Wigutow makes his bags for the military, search and rescue teams, hunters and Arctic explorers. He still sells largely through mail order, ranking as a pioneer in the now red-hot direct-to-consumer retail trend. He eschews advertising in outdoor magazines, preferring to do all his trumpeting on his
website, which includes five chapters of his life story, a long treatise on the value of continuous filament fiber and pages of testimonials from Wiggy's fans. If a retailer wants to carry Wiggy's, he tells them "if you want my bag you have to eliminate all these other brands.
"They don't want to do that," he says.
He offers a lifetime warranty on everything he makes. He uses YKK #10 zippers, the burliest made by the global zipper-maker. He encourages customers to wash the bags over and over. His prices are competitive with major brands. (For example: a minus-60-degree bag goes for $295, 0-degree bags are $220 and a 20-degree bag is $165. Discounts and sales can shave those prices.)
Hanging in the small display area of his factory is a green bag that was used for 40 years by a North Carolina Boy Scout leader. It was one of the first bags Wigutow made before spinning out on his own and creating Wiggy's.
"It looks brand new," he says.
Major brands can get large numbers of returns from customers unhappy with their sleeping bags, he says.
"I don't have any returns," he says. "I have returning customers."
Andrew Leary is one of those customers. In 2013, he was set to guide his first expedition to the North Pole. He was expecting temperatures to reach 40 below zero. He hadn't heard of Wiggy's before but other guides heralded the bags.

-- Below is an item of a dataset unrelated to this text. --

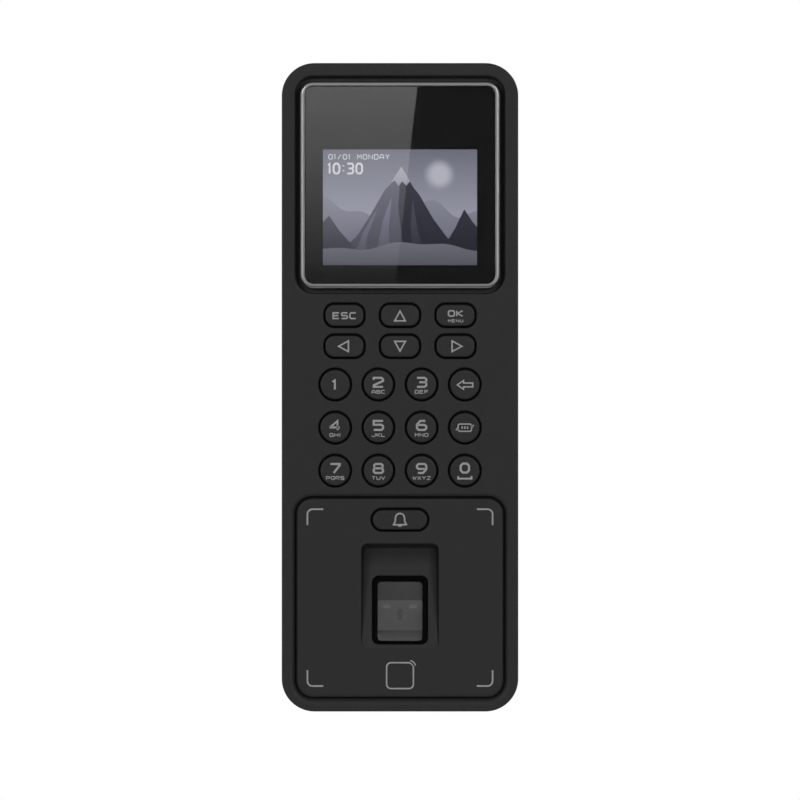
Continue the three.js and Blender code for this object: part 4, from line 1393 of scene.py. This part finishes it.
UNLIT = linear("#08080a")
BLEED = 0.3
LOW, HIGH = DISPLAY.z - PICTURE_H / 2 - BLEED, DISPLAY.z + PICTURE_H / 2 + BLEED
SIDE = PICTURE_W / 2 + BLEED
BASE = 43
PEAK, SADDLE = (0.4, 70.0), (-0.6, 57)
LAYER = 0.03
# From the sky forward: name, outline, low and high colours and the heights that they belong to.
SCENERY = [
    ("sky", [(-SIDE, LOW), (SIDE, LOW), (SIDE, HIGH), (-SIDE, HIGH)],
     "#a6a8b8", "#767888", 54, HIGH, (12.5, 67.5, 3.0, "#c4c6d2")),
    ("far_hills", ridge(-SIDE, SIDE, 57.0, [(2.6, 31.0, 0.4), (1.1, 12.0, 1.7)], LOW),
     "#666876", "#9294a4", LOW, 60),
    ("near_hills", ridge(-SIDE, SIDE, 49.5, [(2.2, 38.0, 2.6), (1.0, 15.0, 0.2)], LOW),
     "#5c5d6c", "#84869a", LOW, 53),
    ("peak_light_side", [
        (-19.0, BASE), (1.2, BASE), SADDLE, PEAK, (-3.2, 64.2), (-4.6, 63.0), (-9.5, 54.5), (-13.5, 48.2),
    ], "#454653", "#6c6e80", BASE, 68),
    ("peak_dark_side", [
        (1.2, BASE), (19.0, BASE), (14.6, 48), (10.5, 53.5), (6.2, 61.0), (4.4, 63.2), PEAK, SADDLE,
    ], "#262731", "#3f404c", BASE, 68),
    ("light_rib", [(-7.5, BASE), (-3.2, BASE), (-3.6, 50), (-2.6, 60.5), (-5.4, 53)],
     "#545664", "#8486a0", BASE, 62),
    ("far_rib", [(-14.0, BASE), (-11.0, BASE), (-10.4, 48), (-7.0, 57.0), (-11.6, 49.5)],
     "#545664", "#7c7e96", BASE, 58),
    ("dark_rib", [(4.0, BASE), (7.6, BASE), (5.6, 50), (4.0, 59.5), (3.4, 51)],
     "#30313c", "#565868", BASE, 61),
    ("snow", [PEAK, (-2.9, 64.9), (-1.6, 65.6), (-0.5, 63.9), (0.7, 65.3), (2.0, 64.0), (3.2, 65.4)],
     "#a0a2b0", "#bcbeca", 63, 70),
    ("right_peak", [(13.0, BASE), (17.5, 50.5), (20.4, 56.5), (23.0, 52.5), (SIDE, 50.5), (SIDE, BASE)],
     "#24252f", "#343542", 44, 56),
    ("left_peak", [
        (-SIDE, BASE), (-SIDE, 52.0), (-22.5, 54.5), (-19.5, 50.0), (-15.5, 45.5), (-14.0, BASE),
    ], "#3a3b47", "#565867", 45, 55),
    ("foreground", ridge(-SIDE, SIDE, 44.8, [(1.1, 44.0, 0.9), (0.5, 17.0, 2.2)], LOW),
     "#5a5b66", "#747582", LOW, 46),
]


def picture():
    """The lit picture: a dusk sky over plain mountains, with the time and a short date."""
    for layer, (name, outline, *light) in enumerate(SCENERY, 1):
        u = DISPLAY.front + LAYER * layer
        skin = Skin()
        front, back = skin.ring(outline, u), skin.ring(outline, u - 0.02)
        skin.cap(front)
        skin.cap(back)
        skin.wall(front, back)
        piece("picture_" + name, skin, lit(name, *light), sharp=FINE_EDGE)
    u = DISPLAY.front + LAYER * (len(SCENERY) + 1)
    skin = Skin()
    lettering(skin, "10:30", -17.3, 69.4, CLOCK_SIZE, u, 0.01)
    lettering(skin, "01/01 MONDAY", -13.0, 73.1, DATE_SIZE, u, 0.01)
    clock_light = lit("clock", "#e4e5ea", "#eeeff2", 67, 74)
    piece("picture_clock", skin, clock_light, sharp=FINE_EDGE)


# ---------- stage ----------
DOME_LOW, DOME_HIGH = 0.03, 0.08
# Name, place, size in metres and power in watts; all of them face the object.
SOFTBOXES = [
    ("upper_left_softbox", (-0.80, -1.6, 0.42), 0.5, 6.7),
    ("upper_right_softbox", (0.80, -1.6, 0.42), 0.5, 6.7),
    ("lower_left_softbox", (-0.80, -1.6, -0.40), 0.5, 0.9),
    ("lower_right_softbox", (0.80, -1.6, -0.40), 0.5, 0.9),
    ("left_side_softbox", (-1.5, 0.25, 0.2), 0.8, 6.0),
    ("right_side_softbox", (1.5, 0.25, 0.2), 0.8, 6.0),
    ("rear_softbox", (0.5, 1.1, 0.5), 0.9, 8.0),
    ("rear_left_softbox", (-0.8, 1.0, 0.2), 0.7, 5.0),
]
AIM = (0, -0.02, 0)
FLOOR_R, FLOOR_Z = 0.17, -0.21
CAMERA_DISTANCE = 2.5
VIEW_WIDTH = 0.2536
VIEW_HEIGHT = -0.00403
SENSOR_WIDTH = 36


def stage_mesh(name, points, faces, material):
    mesh = bpy.data.meshes.new(name)
    mesh.from_pydata(points, [], faces)
    mesh.materials.append(material)
    obj = bpy.data.objects.new(name, mesh)
    bpy.context.scene.collection.objects.link(obj)
    return obj


def softbox(name, place, size, watts):
    light = bpy.data.lights.new(name, "AREA")
    light.shape = "RECTANGLE"
    light.size = size
    light.size_y = size
    light.energy = watts
    obj = bpy.data.objects.new(name, light)
    bpy.context.scene.collection.objects.link(obj)
    obj.location = place
    obj.rotation_euler = (Vector(AIM) - Vector(place)).to_track_quat("-Z", "Y").to_euler()
    obj.visible_camera = False


def studio():
    """A dim dome that looks white behind the object, and the softboxes."""
    world = bpy.data.worlds.new("white_studio")
    bpy.context.scene.world = world
    world.use_nodes = True
    tree = world.node_tree
    background = tree.nodes["Background"]
    path = add(tree, "LightPath")
    up = add(tree, "SeparateXYZ", {"Vector": add(tree, "TexCoord").outputs["Generated"]}).outputs["Z"]
    dome = add(tree, "MapRange", {
        "Value": up, "From Min": -0.3, "From Max": 0.5, "To Min": DOME_LOW, "To Max": DOME_HIGH,
    })
    shade = add(tree, "Mix", {
        "Factor": path.outputs["Is Camera Ray"], "A": dome.outputs["Result"], "B": 1.0,
    })
    tree.links.new(shade.outputs["Result"], background.inputs["Strength"])
    background.inputs["Color"].default_value = (1, 1, 1, 1)
    bpy.context.scene.view_settings.view_transform = "Standard"
    for box in SOFTBOXES:
        softbox(*box)


def reflected_card():
    """A lit card in front that the glass mirrors as a pale slanted sheet over its left half."""
    depth, left = -0.6, -75
    edge_top, edge_low = 6.97, -1.97
    z_top, z_low = 119.5, 38.8
    z0, z1 = 20.0, 150.0
    slant = (edge_top - edge_low) / (z_top - z_low)
    right = [edge_low + slant * (z - z_low) for z in (z0, z1)]
    corners = [(left, z0), (right[0], z0), (right[1], z1), (left, z1)]

    def build(tree, shader):
        where = add(tree, "SeparateXYZ", {"Vector": add(tree, "TexCoord").outputs["Object"]})
        strength = add(tree, "MapRange", {
            "Value": where.outputs["Z"], "From Min": z_low * MM, "From Max": z_top * MM,
            "To Min": 0.05, "To Max": 1.35,
        })
        tree.links.new(strength.outputs["Result"], shader.inputs["Emission Strength"])
    paper = finish_of("lit_card", build, Base_Color=(0, 0, 0, 1), Emission_Color=(1, 1, 1, 1))
    card = stage_mesh("reflected_card", [(x * MM, depth, z * MM) for x, z in corners], [(0, 1, 2, 3)], paper)
    card.visible_camera = False
    card.visible_diffuse = False
    card.visible_shadow = False


def floor():
    """A plain pale disc under the object, small enough to leave low views open."""
    def build(tree, shader):
        mottled(tree, shader, "#f2f2f1", "#f6f6f5", 60.0)
        uneven_gloss(tree, shader, 0.8, 0.9, 30.0)
    paper = finish_of("pale_paper_sweep", build, Emission_Color=(1, 1, 1, 1), Emission_Strength=0.35)
    points = [(x, y, FLOOR_Z) for x, y in circle(FLOOR_R)()]
    sweep = stage_mesh("floor", points, [tuple(range(len(points)))], paper)
    sweep.visible_diffuse = False


def camera():
    """A long lens square to the front, a few millimetres below the middle of the case."""
    data = bpy.data.cameras.new("camera")
    data.sensor_width = SENSOR_WIDTH
    data.lens = SENSOR_WIDTH * CAMERA_DISTANCE / VIEW_WIDTH
    data.clip_end = 20
    obj = bpy.data.objects.new("camera", data)
    bpy.context.scene.collection.objects.link(obj)
    obj.location = (0, -FACE_U * MM - CAMERA_DISTANCE, VIEW_HEIGHT)
    obj.rotation_euler = (QUARTER, 0, 0)
    bpy.context.scene.camera = obj


# ---------- everything in its place ----------
camera()
studio()
floor()
reflected_card()
front_housing()
for key in ROUND_KEYS + PILL_KEYS + ["doorbell_key"]:
    keycap(key)
    legend(key, LEGENDS[key])
reader_marks()
screen_trim()
screen_lens()
lens_mask()
picture()
reader_panel()
finger_sensor()
rear_cover()
wall_plate()
screws()
for header in ("wiring_header_upper", "wiring_header_lower", "network_header"):
    socket(header)
board_parts()
speaker()
tamper_plunger()
usb_flap()
usb_port()
dress_inner_nodes()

"It's pretty incredible what they can do," said Leary, who used Wiggy's Antarctic bag , rated to minus 60, on that 2013 expedition and every North Pole trip since. "It's like putting on a comfortable pair of sweatpants after wearing a suit all day. I sleep perfectly every night."

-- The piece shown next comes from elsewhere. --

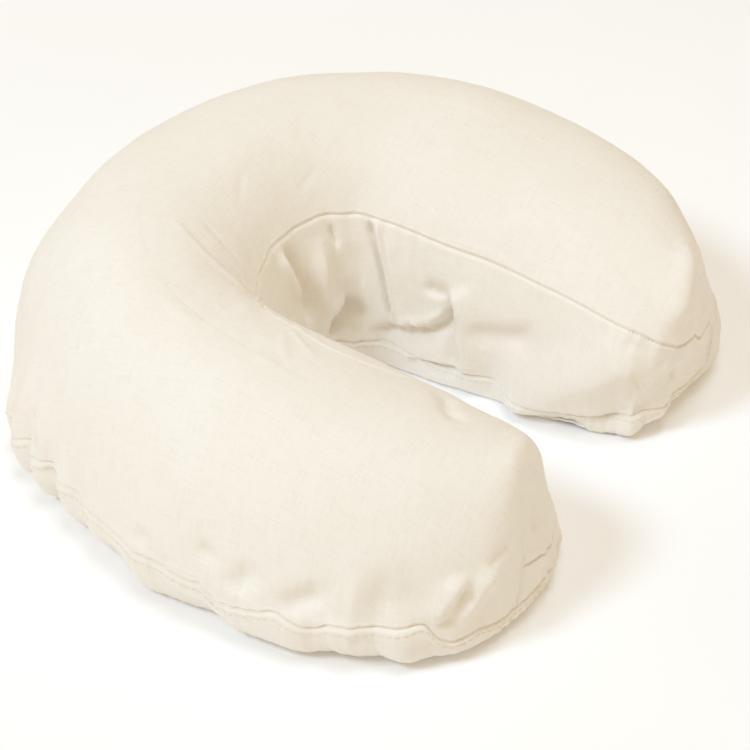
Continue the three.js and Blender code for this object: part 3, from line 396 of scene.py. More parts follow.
class Form:
    """the cover's surface: stations along the loop, steps from the spine to the ground"""

    def __init__(self, n, ends, steps_top, steps_wall):
        self.q = q = outline(n, ends)
        self.n, self.ends = n, ends
        self.T = len(q["s"])
        self.us = np.concatenate([np.linspace(0, 1, steps_top)[:-1], np.linspace(1, 2, steps_wall)])
        uu = np.tile(self.us, (self.T, 1))
        P0 = point(q, uu)
        self.D = drape(P0)
        X = P0 + self.D
        # the skirt comes down to the ground where the drape lifted it
        lift = np.maximum(0, X[:, -1, 2] - .9)[:, None]
        w = np.clip((uu - 1.25) / .75, 0, 1) ** 2
        X[..., 2] -= lift * w
        X[..., :2] -= q["n"][:, None] * (1.25 * lift * w)[..., None]
        # and ends on it where the drape would carry it below
        wall = steps_top - 1
        X[:, wall:, 2] = np.minimum.accumulate(X[:, wall:, 2], axis=1)
        top_z = X[:, wall, 2][:, None]
        share = (top_z - .9) / (top_z - np.minimum(X[..., 2].min(1), .9)[:, None])
        X[..., 2] = np.where(uu > 1, top_z + (X[..., 2] - top_z) * share, X[..., 2])
        # the arm ends turn softly
        near_end = smooth((np.abs(q["s"]) - .90) / .09)[:, None, None]
        for _ in range(2):
            E = X.copy()
            w = 0
            acc = np.zeros_like(X)
            for k in range(-24, 25):
                g = math.exp(-.5 * (k / 9.0) ** 2)
                acc += g * np.roll(E, k, 0)
                w += g
            X = X + (acc / w - X) * near_end * (1 - .65 * smooth((uu - .75) / .5))[..., None]
        self.X = X
        self.N, area = grid_normals(X)
        self.N[:, 0] = self.N[:, 1]
        self.loop = np.concatenate([[0], np.cumsum(np.linalg.norm(np.diff(P0[:, self.row(1.0)], axis=0), axis=1))])
        self.loop_length = self.loop[-1] + np.linalg.norm(P0[0, self.row(1.0)] - P0[-1, self.row(1.0)])
        step = np.linalg.norm(np.diff(X, axis=1), axis=2)
        self.arc = np.concatenate([np.zeros((self.T, 1)), np.cumsum(step, axis=1)], 1)
        s, side = q["s"], q["side"]
        kc = np.arange(1, ends + 1) / (ends + 1)
        on_out = table_at(s, HEM_OUT)
        hem, seam = on_out.copy(), on_out.copy()
        m = 2 * n + 1
        self.right = slice(m, m + ends)
        self.hole = slice(m + ends, m + ends + m)
        self.left = slice(m + ends + m, self.T)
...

Today, all the clients on North Pole expeditions with Polar Explorers, where Leary works as a guide, get Wiggy's bags. Yeah, they are bulkier and a tad heavier than expedition-weight down bags. But in the Arctic, where there's high humidity with frigid temperatures and the constant threat of breaking through the ice into water, your sleeping bag simply can't fail. Lightweight, while popular, is risky in extreme conditions, Leary said.
"We need durability and reliability and that's Wiggy's," says Leary, who doesn't do any cheerleading for other outdoor brands but hails Wiggy's. "The product has not changed. It's incredible and Jerry has stayed true to his vision."
Wigutow has not altered his approach since launching Wiggy's in Grand Junction in the late 1980s with about 35 workers. He was making bags for the Forest Service back then. Now, he's down to about 25 workers, making orders for individuals, special operations forces and Arctic survival kits for the Air Force, which include insulated gear pressed with a machine Wigutow built into airtight bricks that fit beneath the ejection seats of jets.
The same machines — and a lot of the same workers — make bags the exact same way today. He started making insulating jackets and vests several years ago but stopped in 2019 as he struggled to hire enough workers.
"We decided we needed to focus on what we do best," he says, pushing his walker alongside Cookie, his standard poodle, around the factory floor and visiting with his team of sewers, cutters and order-fillers.
Like Stella Renteria, who was on the factory floor the day Wiggy's opened 35 years ago. Today she does "a little bit of everything," handling shipping, receiving, quality control and other jobs around the shop.
"We have the best employees. They put all their heart into everything we make and it's obvious in our products," she says, mirroring the unbridled pride of her boss in the Wiggy's bags. "Our quality is 100%. I'd never buy anything different."
Wiggy's remains one of the stalwarts in Grand Junction's growing outdoor recreation industry.
When businesses start scoping Grand Junction as a possible home as part of the region's work to expand beyond a decadelong reliance on extractive industries, the Grand Valley's eco-devo boosters point to Wiggy's as an example of how businesses can sustain and thrive.
"We have seen multiple outdoor recreation companies come here over the last several years, and these companies are always wanting to know how it has gone for other companies who have made the move to the Grand Junction area," says Curtis Englehart, the executive director of the Grand Junction Economic Partnership. "We can confidently point them to Jerry and Wiggy's as an ideal example of how a company invested in our area a number of years ago and is still thriving."
Back when Wigutow arrived, the Grand Valley economy was limping. Exxon had pulled the plug on its $5 billion oil shale extraction project, laying off 2,200 Western Slope workers in a move that decimated the region. They call the day Exxon made that announcement in May 1982 "Black Sunday."
There were a handful of companies that arrived in Grand Junction in the late 1980s thanks to local economic-development grants and incentives.
"I'm the only one left," Wigutow says.
So what happens when Wigutow, who isn't married and doesn't have kids, wants to retire? People have been asking him that for years, he says.
He tells them about the 18 months he spent on his boat sailing to the Bahamas 50 years ago, saying "I retired once." He tells them about visiting his parents so many years ago in a Florida retirement community and seeing "all these old men vegetating."
"They were dying because they had nothing to do. This is what I do," he says, back at his desk, next to a signed poster of Chuck Yeager, who was a Wiggy's fan. "I am retired."